Most of the money was passed to Baltimore through the Police Foundation, a not-for-profit research body in Washington that previously worked with the Arnold Foundation on a study of eyewitness identification procedure. As soon as next week, the Police Foundation intends to release a report that will examine the potential value of McNutt’s surveillance technology.
“It is very common for philanthropic organisations that are interested in advancing policing or studying it, or something [similar], to fund studies,” said Jim Bueermann, president of the Police Foundation.
“It’s my belief that there are other police departments that are currently using similar technology or will be in the future and we want to find out: is it effective? And where are the limits to this in terms of civil liberties? And how does a police department go about using this kind of technology and doing so in a way that enhances community trust and confidence in the department and not detract from it?”

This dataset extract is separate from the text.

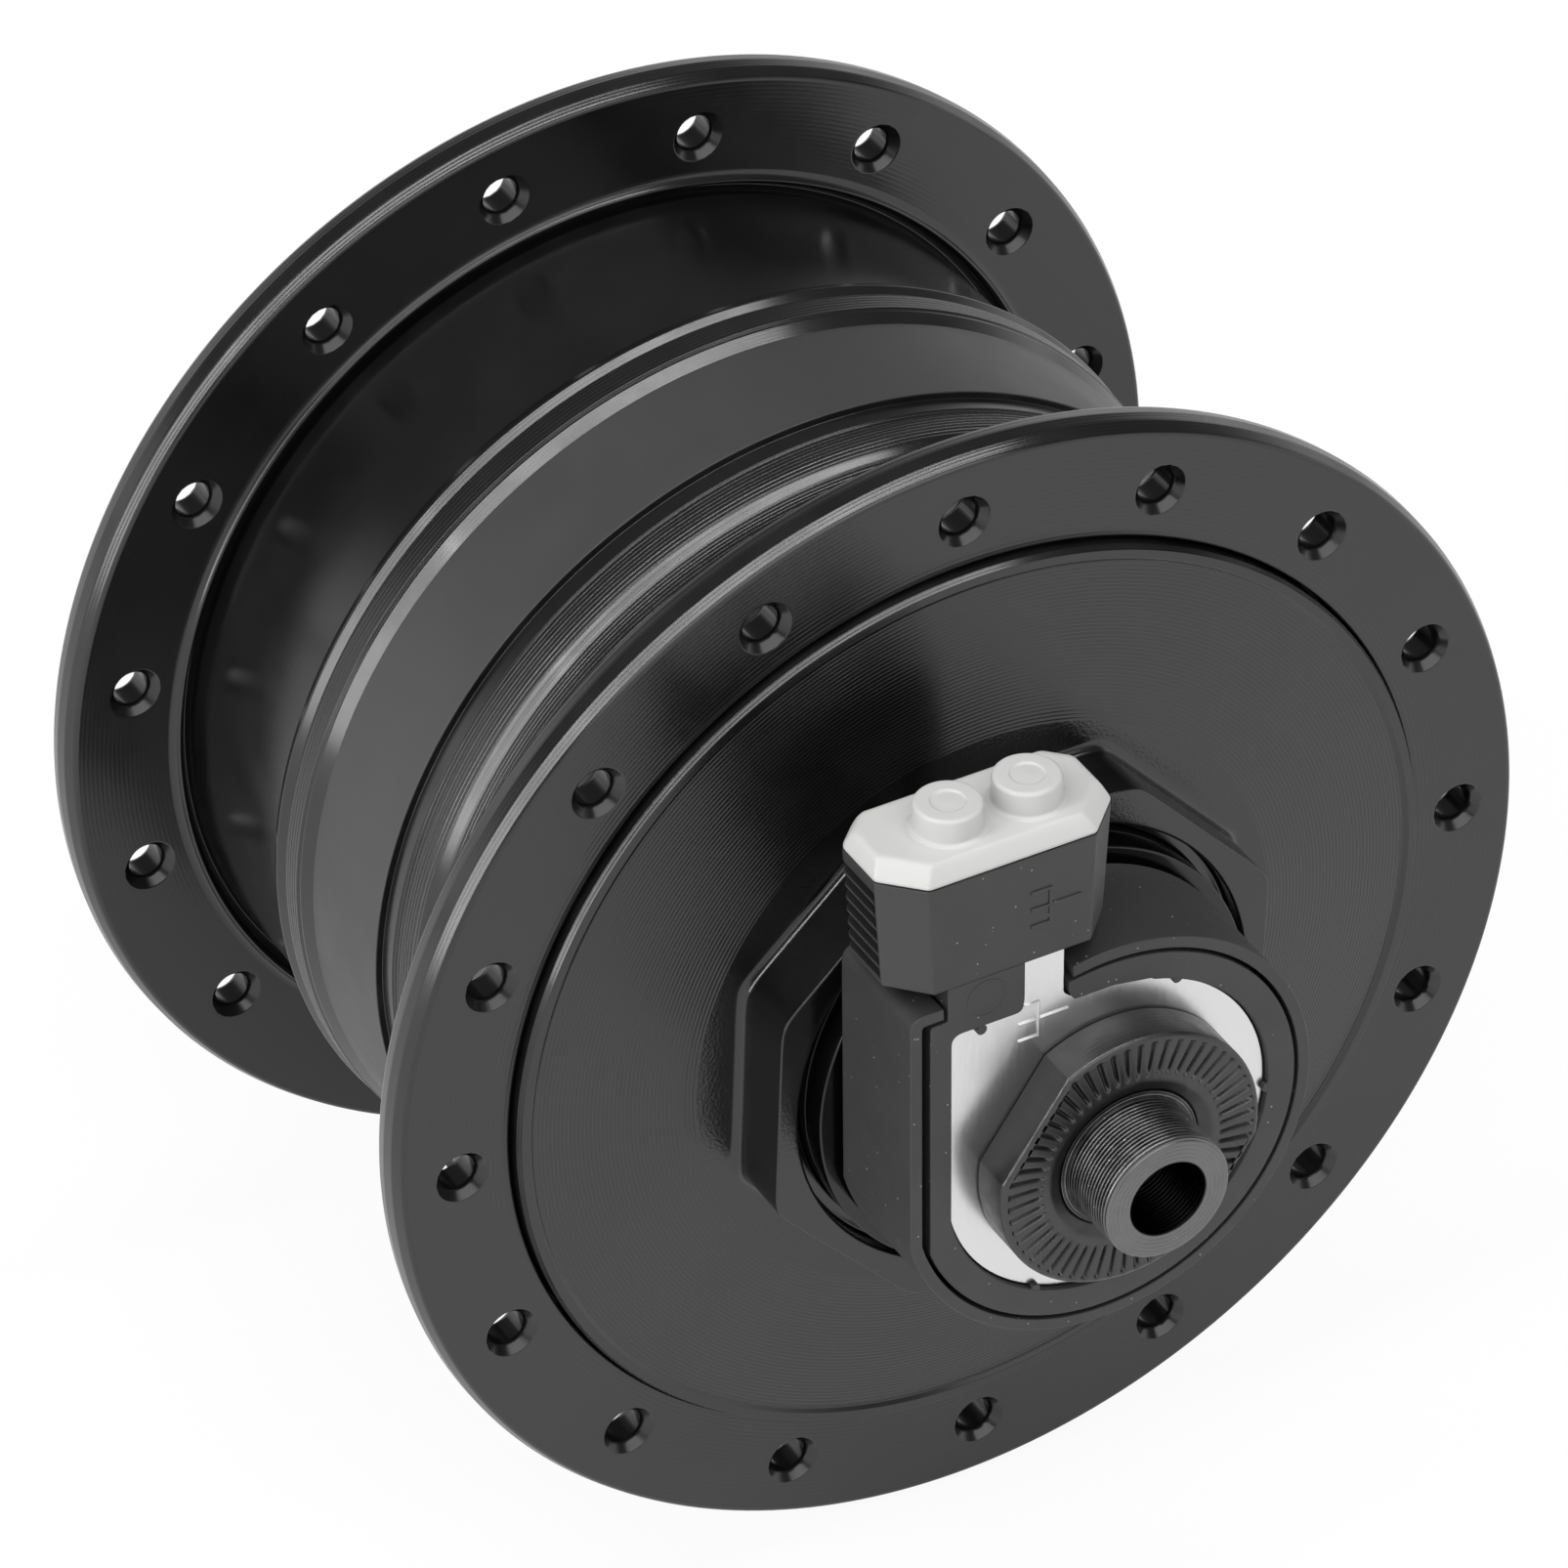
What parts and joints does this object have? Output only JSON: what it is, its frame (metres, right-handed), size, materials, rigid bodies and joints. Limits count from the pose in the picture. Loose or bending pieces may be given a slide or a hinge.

Dorfman expects more city governments to cultivate relationships with wealthy donors, citing the example of Kalamazoo, Michigan, which recently asked local philanthropists for an endowment so the city could lower taxes but increase services.
“As government is more and more starved for resources, there are increasingly efforts to replace what should be government spending with philanthropic dollars and that can be for police or other public services,” he said.
“The problem with this is that we are a democracy, or supposed to be a democracy, and we should be willing to tax ourselves at rates where we can pay for the public services that we want and need for our communities – and it should not be left to the whims of billionaires to decide which public goods get paid for and which don’t.”